As for Eddie (Shaun Dooley), he still can't persuade partner Lillie (Lucy Davis) to marry him, even after 16 years - but can the couple's youngest son seal the deal for him?

Mike Ward, Daily Star, 22nd February 2010

There are strong echoes of Cold Feet in this sharply observed six-part romantic comedy - not least because you'd have to look back at least that far to think of an ITV1 comedy that had a more assured, satisfying and generally winning opening episode. The story follows the Cold Feet formula of tracking three couples in and out of their relationships. Tonight's main focus is on childhood sweethearts Lillie and Eddie (Lucy Davis and Shaun Dooley), who despite having two kids and a 16-year relationship, haven't yet done marriage. Not for want of trying by sensitive paramedic Eddie, who proposes every year on Lillie's birthday, only to get just as regularly knocked back. It's a cycle that their doe-eyed 11-year-old Joe (Jack Scanlon) is determined to do something about. If that sounds sweeter than a sugar sandwich, it certainly is in parts, but like much of Married Single Other, it's saved by a good cast. Amanda Abbington is particularly good as Babs, whose frustration with her feckless husband Dickie (Dean Lennox Kelly) threatens to kill a loving marriage, while Ralf Little makes a convincing serial love-rat turned monogamous puppy-dog when he falls for model Abbey (Miranda Raison). It's no mean achievement to flesh out so many characters in a single episode, while also provoking occasional belly laughs and plenty of smiles. Let's hope the quality is sustainable; as it is, this could run and run.

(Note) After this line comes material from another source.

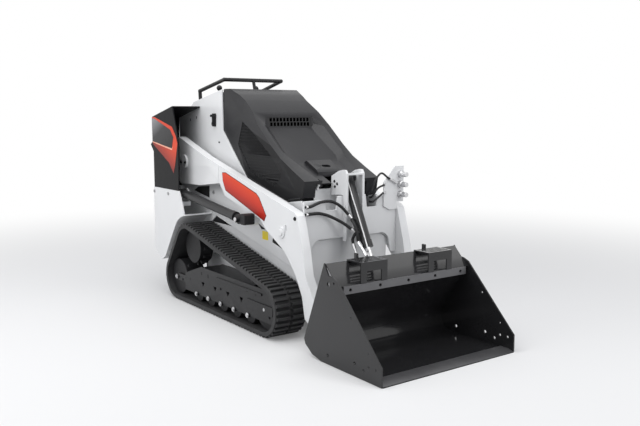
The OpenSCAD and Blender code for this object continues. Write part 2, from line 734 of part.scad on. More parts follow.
// Tower: two deep plates welded to the cross plate, with a strap over them and a plate behind.
module tilt_tower() {
  tower = [[cross_x1, cross_z[0] - 22], [tower_x[1], cross_z[0] - 22], [tower_x[1], 956],
    [tower_x[1] - 14, 977],
    [cross_x1, 977], [cross_x0 - 29, 970], [tower_x[0] + 4, 935], [tower_x[0], 822],
      [cross_x0 - 1, cross_z[1] + 4],
    [cross_x1, cross_z[1] + 4]];
  color(white) {
    for (s = [0, 1]) side(s == 1) slab(tower, tower_y, tower_y + tower_t);
    block([tower_x[1] - 38, -tower_y, 946], [tower_x[1], tower_y, 956]);
    block([tower_x[0] + 9, -tower_y, 832], [tower_x[0] + 17, tower_y, 930]);
    rod_y([tilt_top_x, tilt_top_z], tilt_pin_r, -tower_y - 1, tower_y + 1);
  }
}

// Tilt hoses from the right arm down to the barrel's ports. Each is a tube swept along a smooth line.

hose_r = 9;
hose_sides = 10;
hose_steps = 4;
// Places of the ports along the tilt barrel, and how far they stand out
port_x = [260, 345];
port_y = 44;
// Each hose bends through points [x, share of the way from the port to the arm, z]
hose_bends = [
  [[470, 1, 779], [470, 0.89, 782], [470, 0.64, 802], [477, 0.39, 800], [492, 0.19, 766], [512, 0.07, 722]],
  [[470, 1, 737], [470, 0.89, 738], [470, 0.69, 737], [480, 0.45, 716], [513, 0.22, 678], [543, 0.08, 642]]
];
hose_near = -port_y - 9;
hose_far = -arm_y0 + 9;

// A point between b and c on the smooth line through a, b, c, d
function smooth(a, b, c, d, t) =
  0.5 * (2 * b + (c - a) * t + (2 * a - 5 * b + 4 * c - d) * t * t + (3 * b - a - 3 * c + d) * t * t * t);
function smooth_line(p, n) =
  let (m = len(p) - 1)
  concat([for (i = [0:m - 1], k = [0:n - 1])
    smooth(p[max(i - 1, 0)], p[i], p[i + 1], p[min(i + 2, m)], k / n)], [p[m]]);
function unit(v) = v / norm(v);
function across(v) = unit(cross(v, abs(v[2]) < 0.9 * norm(v) ? [0, 0, 1] : [1, 0, 0]));
// The side direction of each ring, carried on from the ring before it
function carry(side_was, along_now) = unit(side_was - (side_was * along_now) * along_now);
function sides_of(dirs, i) = i == 0 ? across(dirs[0]) : carry(sides_of(dirs, i - 1), dirs[i]);

module swept_tube(p, r, n) {
  m = len(p) - 1;
  dirs = [for (i = [0:m]) unit(p[min(i + 1, m)] - p[max(i - 1, 0)])];
  rings = [for (i = [0:m]) let (u = sides_of(dirs, i), v = cross(dirs[i], u))
    for (k = [0:n - 1]) p[i] + r * (cos(360 * k / n) * u + sin(360 * k / n) * v)];
  walls = [for (i = [0:m - 1], k = [0:n - 1]) let (k1 = (k + 1) % n)
    [i * n + k, (i + 1) * n + k, (i + 1) * n + k1, i * n + k1]];
  polyhedron(rings, concat([[for (k = [0:n - 1]) k]], walls, [[for (k = [n - 1:-1:0]) m * n + k]]));
}

// Centre line of hose i: straight out of the arm's face, bent through its points and straight into the port
function hose_line(i) =
  let (port = [tilt_top_x, tilt_top_z] + port_x[i] * [cos(tilt_a), sin(tilt_a)], start = hose_bends[i][0],
    bends = [for (q = hose_bends[i]) [q[0], hose_near + q[1] * (hose_far - hose_near), q[2]]])
  concat([[start[0], -arm_y0 + 0.6, start[2]]],
    smooth_line(concat(bends, [[port[0], hose_near, port[1]]]), hose_steps),
      [[port[0], -port_y - 0.6, port[1]]]);

module tilt_hoses() {
  color(black) for (i = [0, 1]) swept_tube(hose_line(i), hose_r, hose_sides);
}

// Couplers: a bracket on the left arm with three quick couplers that point forward.

coupler_n = 3;
coupler_x0 = cross_x1 + 2;
coupler_x1 = coupler_x0 + 8;

module aux_couplers() {
  color(white) slab_x([[arm_y0 - 107, 742], [arm_y0 - 62, 720], [arm_y0, 720], [arm_y0, 765],
    [arm_y1 - 4, 765],
    [arm_y1 - 4, 985], [arm_y0 - 20, 985], [arm_y0 - 62, 940], [arm_y0 - 107, 890]], coupler_x0, coupler_x1);
  color(steel) for (i = [0:coupler_n - 1]) {
    rod_x([0, arm_y0 + 22, 810 + i * 62], 22, coupler_x1, coupler_x1 + 22);
    rod_x([0, arm_y0 + 22, 810 + i * 62], 15, coupler_x1 + 20, coupler_x1 + 62);
    rod_x([0, arm_y0 + 22, 810 + i * 62], 12, coupler_x0 - 34, coupler_x0);
  }
}

// Cylinders. Each is drawn along +X from its own pin and turned to its resting line.

lift_rest = [lift_eye_x - lift_base_x, lift_eye_z - lift_base_z];
lift_a = atan2(lift_rest[1], lift_rest[0]);
tilt_rest = [tilt_low_x - tilt_top_x, tilt_low_z - tilt_top_z];
tilt_a = atan2(tilt_rest[1], tilt_rest[0]);
rod_gap = 0.05;

module along(p, y, a) {
  translate([p[0], y, p[1]]) rotate([0, -a, 0]) children();
}

// Barrel with a bored gland and an eye at its rear end.
module barrel(r, l, rod_r, eye_r, eye_w, pin_r) {
  difference() {
    union() {
      rod_y([0, 0], eye_r, -eye_w / 2, eye_w / 2);
      rotate([0, 90, 0]) cylinder(r = r, h = l);
      translate([l - 40, 0, 0]) rotate([0, 90, 0]) cylinder(r = r + 3, h = 40);
    }
    translate([eye_r + 14, 0, 0]) rotate([0, 90, 0]) cylinder(r = r - 6, h = l - eye_r - 50);
    translate([l - 60, 0, 0]) rotate([0, 90, 0]) cylinder(r = rod_r + rod_gap, h = 70);
    rod_y([0, 0], pin_r + pin_gap, -eye_w, eye_w);
  }
}

// Rod with an eye and a pin at x = 0, reaching back by l.
module piston_rod(r, l, eye_r, eye_w, pin_w) {
  translate([-l, 0, 0]) rotate([0, 90, 0]) cylinder(r = r, h = l);
  rod_y([0, 0], eye_r, -eye_w / 2, eye_w / 2);
  rod_y([0, 0], eye_r - 12, -pin_w / 2, pin_w / 2);
}

lift_eye_w = 50;
lift_eye_r = 30;
lift_barrel_l = norm(lift_rest) - lift_eye_r - lift_gland_gap;
lift_pin_r = 15;
tilt_pin_r = 14;

module lift_barrel(right) {
  color(black) side(right) along([lift_base_x, lift_base_z], lift_y, lift_a)
    barrel(lift_barrel_r, lift_barrel_l, lift_rod_r, lift_pin_r + 12, lift_eye_w, lift_pin_r);
}

module lift_rod(right) {
  color(steel) side(right) along([lift_eye_x, lift_eye_z], lift_y, lift_a)
    piston_rod(lift_rod_r, lift_rod_l, lift_eye_r, lift_eye_w, 2 * (lift_y - arm_y1 - 0.6));
}

module tilt_barrel() {
  color(black) along([tilt_top_x, tilt_top_z], 0, tilt_a) {
    barrel(tilt_barrel_r, tilt_barrel_l, tilt_rod_r, tilt_pin_r + 12, 2 * tower_y - 10, tilt_pin_r);
    for (x = port_x) rod_y([x, 0], 10, -port_y, 4 - tilt_barrel_r);
  }
}

module tilt_rod() {
  color(steel) along([tilt_low_x, tilt_low_z], 0, tilt_a) piston_rod(tilt_rod_r, tilt_rod_l, 30, 52, 60);
}

// Bucket: a bent sheet between two side plates, with a cutting edge along its front.

lip_x = edge_x - 360;
lip_z = 427;
bend_c = [edge_x - 468, bucket_bend_r];
back_top = [lip_x - 4, lip_z];
flange_top = [edge_x - 469, 530];
back_d = back_top - bend_c;
function back_angle(r) = atan2(back_d[1], back_d[0]) + acos(r / norm(back_d));
bend_out = arc(bend_c, bucket_bend_r, 270, back_angle(bucket_bend_r), 12);
bend_in = arc(bend_c, bucket_bend_r - bucket_t, back_angle(bucket_bend_r - bucket_t), 270, 12);
// Along the underside, up the back to the flange's top, then down the inside
sheet_outline = concat([[edge_x, 0]], bend_out,
  [back_top, flange_top, flange_top + [bucket_t, 0], back_top + [bucket_t, 0]], bend_in,
  [[edge_x - 20, bucket_t], [edge_x, 2]]);
cheek_outline = [[edge_x - 3, 2], [edge_x - 3, 98], [edge_x - 352, 455], [edge_x - 393, 472],
  [edge_x - 430, 474],
  flange_top + [0, 4], [edge_x - 652, 90], [edge_x - 640, 62], [edge_x - 577, 20], [edge_x - 497, 2]];

module bucket_shell() {
  y = bucket_y;
  color(black) {
    slab(sheet_outline, -y + bucket_t - 1, y - bucket_t + 1);
    for (s = [0, 1]) side(s == 1) slab(cheek_outline, y - bucket_t, y);
  }
}

lip_pitch = (bucket_y - 78) / 2;
lip_hole_r = 9;

module bucket_lip() {
  color(steel) difference() {
    block([lip_x + 6, -bucket_y + 34, lip_z - 42], [lip_x + 16, bucket_y - 34, lip_z]);
    for (i = [-2:2]) rod_x([0, i * lip_pitch, lip_z - 21], lip_hole_r, lip_x, lip_x + 20);
  }
}

// Steps: a tread on top of the bucket's back with a folded front leg.
step_t = 8;
step_top = flange_top[1] + seat + step_t;
step_x1 = lip_x + 6 + step_t;
step_y = [body_y - 127, body_y + 53];

module bucket_steps() {
  tread = [flange_top + [0, seat], [step_x1 - step_t, flange_top[1] + seat], [step_x1 - step_t, lip_z + seat],
    [step_x1, lip_z + seat], [step_x1, step_top], [flange_top[0], step_top]];
  color(black) for (s = [0, 1]) side(s == 1) difference() {
    slab(tread, step_y[0], step_y[1]);
    block([step_x1 - 30, step_y[0] + 40, lip_z - 10], [step_x1 + 5, step_y[1] - 40, step_top - 50]);
    for (i = [0:3])
      block([flange_top[0] + 18 + i * 26, step_y[0] + 15, step_top - 20],
        [flange_top[0] + 30 + i * 26, step_y[1] - 15, step_top + 5]);
  }
}

// Quick attach: a slanted plate behind the bucket with the ears of the arms and of the tilt rod.

plate_a = 68;       // slope of the plate
plate_w = 12;       // thickness of the plate
plate_up = [cos(plate_a), sin(plate_a)];
plate_out = [sin(plate_a), -cos(plate_a)];
plate_low = 46;     // how far the plate reaches below its touch on the bucket's bend
// The point where the three lines p + u d and q + v e meet, as the length u
function meet(p, d, q, e) = ((q[0] - p[0]) * e[1] - (q[1] - p[1]) * e[0]) / (d[0] * e[1] - d[1] * e[0]);
plate_p = bend_c - (bucket_bend_r + seat + plate_w) * plate_out - plate_low * plate_up;
plate_l = meet(plate_p + plate_w * plate_out, plate_up, back_top, flange_top - back_top) - seat;
// The point at length u up the plate and v in front of its rear face
function on_plate(u, v) = plate_p + u * plate_up + v * plate_out;
ear_y1 = arm_y0 - 6;
ear_t = 20;
tilt_ear_y = 31;

module attach_plate() {
  window = [on_plate(110, -1), on_plate(110, plate_w + 1), on_plate(340, plate_w + 1), on_plate(340, -1)];
  color(black) {
    difference() {
      slab([on_plate(0, 0), on_plate(0, plate_w), on_plate(plate_l, plate_w), on_plate(plate_l, 0)],
        -arm_y1 - 30, arm_y1 + 30);
      slab(window, -tilt_ear_y - 6, tilt_ear_y + 6);
    }
    for (s = [0, 1]) side(s == 1) {
      slab(concat(arc([foot_x, foot_z], 44, 100, 260, 8), [on_plate(4, 2), on_plate(190, 2)]),
        ear_y1 - ear_t, ear_y1);
      rod_y([foot_x, foot_z], foot_pin_r, ear_y1 - 2, arm_y1 + 5);
      slab(concat([on_plate(130, 2), on_plate(330, 2)], arc([tilt_low_x, tilt_low_z], 34, 100, 240, 8)),
        tilt_ear_y + 6, tilt_ear_y + 20);
    }
  }
}

module latch_levers() {
  lever = [on_plate(290, 0), on_plate(345, 0), on_plate(400, -36), on_plate(462, -64), on_plate(456, -84),
    on_plate(380, -52)];
  y = (step_y[0] + step_y[1]) / 2;
  color(black) for (s = [0, 1]) side(s == 1) slab(lever, y, y + 16);
}

chassis_frame();
engine_block();
side_panel(true);  // side_panel_right
side_panel(false);  // side_panel_left
rear_pod(true);  // rear_pod_right
rear_pod(false);  // rear_pod_left
wing(true);  // wing_right
wing(false);  // wing_left
console();
thigh_pad();
controls();
grab_bar();
track_frame(true);  // track_frame_right
track_frame(false);  // track_frame_left
rollers(true);  // rollers_right
rollers(false);  // rollers_left
idlers(true);  // idlers_right
idlers(false);  // idlers_left
sprocket(true);  // sprocket_right
sprocket(false);  // sprocket_left
track(true);  // track_right
track(false);  // track_left
platform();
hood();
hood_grille();
arm(true);  // arm_right
arm(false);  // arm_left
arm_cross();
tilt_tower();
tilt_hoses();
aux_couplers();
lift_barrel(true);  // lift_barrel_right
lift_barrel(false);  // lift_barrel_left
lift_rod(true);  // lift_rod_right
lift_rod(false);  // lift_rod_left
tilt_barrel();
tilt_rod();
attach_plate();
latch_levers();
bucket_shell();
bucket_lip();
bucket_steps();
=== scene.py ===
# Stand-on mini track loader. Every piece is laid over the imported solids, in metres, in their own frame.
import json
import math

import bmesh
import bpy
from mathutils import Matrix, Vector
from mathutils.bvhtree import BVHTree

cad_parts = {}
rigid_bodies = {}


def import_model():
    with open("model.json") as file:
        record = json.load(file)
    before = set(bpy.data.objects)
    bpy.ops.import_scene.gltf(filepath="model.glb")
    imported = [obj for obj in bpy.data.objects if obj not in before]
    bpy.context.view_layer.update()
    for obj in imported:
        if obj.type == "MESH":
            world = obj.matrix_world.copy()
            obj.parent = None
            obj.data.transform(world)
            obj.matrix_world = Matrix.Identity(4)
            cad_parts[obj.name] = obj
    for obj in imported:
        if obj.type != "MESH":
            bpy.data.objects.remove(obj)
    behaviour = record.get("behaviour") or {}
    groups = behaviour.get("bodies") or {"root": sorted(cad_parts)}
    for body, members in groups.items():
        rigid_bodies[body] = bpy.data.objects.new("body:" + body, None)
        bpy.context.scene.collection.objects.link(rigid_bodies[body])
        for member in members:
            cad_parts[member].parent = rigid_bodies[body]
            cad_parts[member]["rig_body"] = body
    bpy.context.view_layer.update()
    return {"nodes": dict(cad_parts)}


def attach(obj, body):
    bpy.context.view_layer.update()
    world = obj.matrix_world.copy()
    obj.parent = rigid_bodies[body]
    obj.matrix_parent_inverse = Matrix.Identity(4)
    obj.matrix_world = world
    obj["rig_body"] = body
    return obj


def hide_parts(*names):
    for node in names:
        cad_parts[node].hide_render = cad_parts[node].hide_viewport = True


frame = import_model()
scene = bpy.context.scene

# Studio. A pale sweep under a large overhead softbox, with a strip light for the gloss on the black pieces.
# The camera stands in front of the machine's right corner, a little above its deck.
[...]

Gerard O'Donovan, The Telegraph, 20th February 2010

A strangely rare television gem - a genuinely good romcom with no bonnets in it. Issy (Lucy Davis) and Eddie (Shaun Dooley) have been together for 16 years, but she still won't marry him. Babs and Dickie are married, but he spends all her money on failed dotcom ideas. Abbey (Miranda Raison) and Clint (Ralf Little) have just met. So the script has every life stage covered.